- [TO BE DONE]:
Copy out all the data, word for word.

- [DATA EXCERPT]:
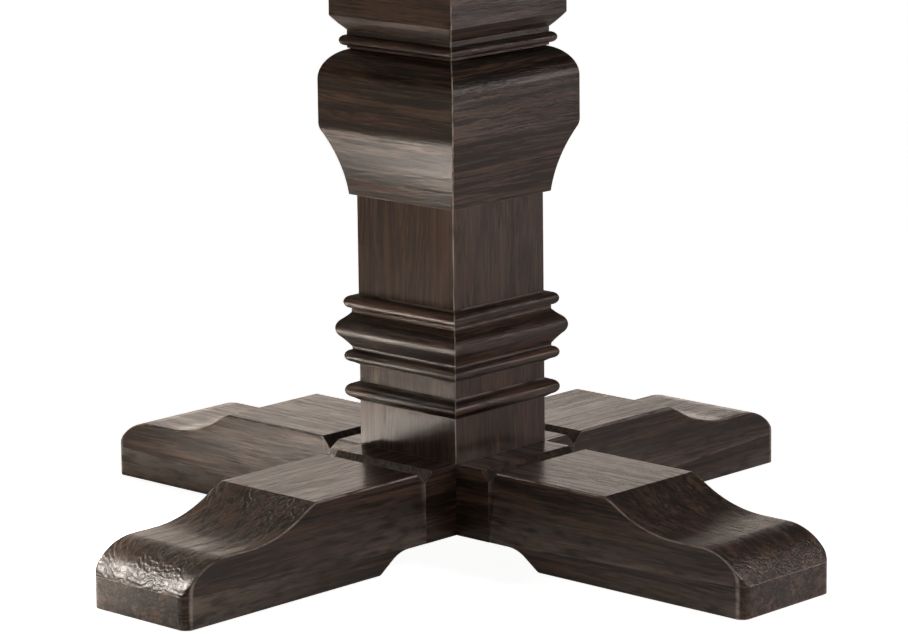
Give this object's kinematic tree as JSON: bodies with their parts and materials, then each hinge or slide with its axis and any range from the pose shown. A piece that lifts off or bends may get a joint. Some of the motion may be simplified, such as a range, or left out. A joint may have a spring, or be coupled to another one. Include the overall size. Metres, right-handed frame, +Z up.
{
  "type": "table base",
  "caption": "Pedestal table base: a square column with a swelling capital and mitred mouldings on a cross of ogee feet, with crossed bearers that a top screws to.",
  "frame": {"origin": "on the floor below the column's axis, at the bottom centre of the whole base", "axes": "+Z up the column towards the table top; the four feet run along +X, -X, +Y and -Y"},
  "size_m": [1, 1, 0.72],
  "materials": {
    "dark_oak": "open-grained oak, espresso stain, glossy clear lacquer",
    "bare_wood": "planed, unfinished",
    "zinc_steel": "bright zinc plate",
    "glide_plastic": "moulded nylon"
  },
  "bodies": {
    "root": {"band_collar_back": "dark_oak", "band_collar_front": "dark_oak", "band_collar_left": "dark_oak", "band_collar_right": "dark_oak", "band_lower_bead_back": "dark_oak", "band_lower_bead_front": "dark_oak", "band_lower_bead_left": "dark_oak", "band_lower_bead_right": "dark_oak", "band_upper_bead_back": "dark_oak", "band_upper_bead_front": "dark_oak", "band_upper_bead_left": "dark_oak", "band_upper_bead_right": "dark_oak", "base_bead_back": "dark_oak", "base_bead_front": "dark_oak", "base_bead_left": "dark_oak", "base_bead_right": "dark_oak", "bearer_lower": "dark_oak", "bearer_screws": "zinc_steel", "bearer_upper": "dark_oak", "cap_bead_back": "dark_oak", "cap_bead_front": "dark_oak", "cap_bead_left": "dark_oak", "cap_bead_right": "dark_oak", "capital_board_back": "dark_oak", "capital_board_front": "dark_oak", "capital_board_left": "dark_oak", "capital_board_right": "dark_oak", "column_base_block": "bare_wood", "column_board_back": "dark_oak", "column_board_front": "dark_oak", "column_board_left": "dark_oak", "column_board_right": "dark_oak", "column_top_block": "bare_wood", "crown_board_back": "dark_oak", "crown_board_front": "dark_oak", "crown_board_left": "dark_oak", "crown_board_right": "dark_oak", "foot_back": "dark_oak", "foot_front": "dark_oak", "foot_left": "dark_oak", "foot_right": "dark_oak", "hub_beam_lower": "dark_oak", "hub_beam_upper": "dark_oak", "seam_bolt_nuts": "zinc_steel", "seam_bolt_washers": "zinc_steel", "seam_bolts": "zinc_steel", "seam_dowels": "bare_wood", "tie_rod": "zinc_steel", "tie_rod_nuts": "zinc_steel", "tie_rod_washers": "zinc_steel", "toe_glides": "glide_plastic"}
  },
  "joints": []
}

- [COMPLETED TASK]:
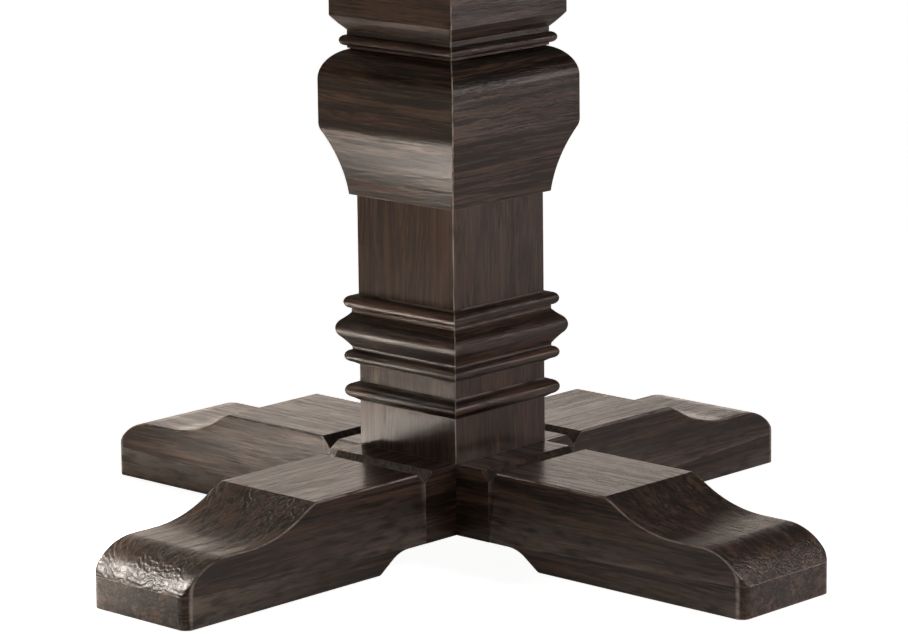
Give this object's kinematic tree as JSON: bodies with their parts and materials, then each hinge or slide with its axis and any range from the pose shown. A piece that lifts off or bends may get a joint. Some of the motion may be simplified, such as a range, or left out. A joint may have a spring, or be coupled to another one. Include the overall size. Metres, right-handed frame, +Z up.
{
  "type": "table base",
  "caption": "Pedestal table base: a square column with a swelling capital and mitred mouldings on a cross of ogee feet, with crossed bearers that a top screws to.",
  "frame": {"origin": "on the floor below the column's axis, at the bottom centre of the whole base", "axes": "+Z up the column towards the table top; the four feet run along +X, -X, +Y and -Y"},
  "size_m": [1, 1, 0.72],
  "materials": {
    "dark_oak": "open-grained oak, espresso stain, glossy clear lacquer",
    "bare_wood": "planed, unfinished",
    "zinc_steel": "bright zinc plate",
    "glide_plastic": "moulded nylon"
  },
  "bodies": {
    "root": {"band_collar_back": "dark_oak", "band_collar_front": "dark_oak", "band_collar_left": "dark_oak", "band_collar_right": "dark_oak", "band_lower_bead_back": "dark_oak", "band_lower_bead_front": "dark_oak", "band_lower_bead_left": "dark_oak", "band_lower_bead_right": "dark_oak", "band_upper_bead_back": "dark_oak", "band_upper_bead_front": "dark_oak", "band_upper_bead_left": "dark_oak", "band_upper_bead_right": "dark_oak", "base_bead_back": "dark_oak", "base_bead_front": "dark_oak", "base_bead_left": "dark_oak", "base_bead_right": "dark_oak", "bearer_lower": "dark_oak", "bearer_screws": "zinc_steel", "bearer_upper": "dark_oak", "cap_bead_back": "dark_oak", "cap_bead_front": "dark_oak", "cap_bead_left": "dark_oak", "cap_bead_right": "dark_oak", "capital_board_back": "dark_oak", "capital_board_front": "dark_oak", "capital_board_left": "dark_oak", "capital_board_right": "dark_oak", "column_base_block": "bare_wood", "column_board_back": "dark_oak", "column_board_front": "dark_oak", "column_board_left": "dark_oak", "column_board_right": "dark_oak", "column_top_block": "bare_wood", "crown_board_back": "dark_oak", "crown_board_front": "dark_oak", "crown_board_left": "dark_oak", "crown_board_right": "dark_oak", "foot_back": "dark_oak", "foot_front": "dark_oak", "foot_left": "dark_oak", "foot_right": "dark_oak", "hub_beam_lower": "dark_oak", "hub_beam_upper": "dark_oak", "seam_bolt_nuts": "zinc_steel", "seam_bolt_washers": "zinc_steel", "seam_bolts": "zinc_steel", "seam_dowels": "bare_wood", "tie_rod": "zinc_steel", "tie_rod_nuts": "zinc_steel", "tie_rod_washers": "zinc_steel", "toe_glides": "glide_plastic"}
  },
  "joints": []
}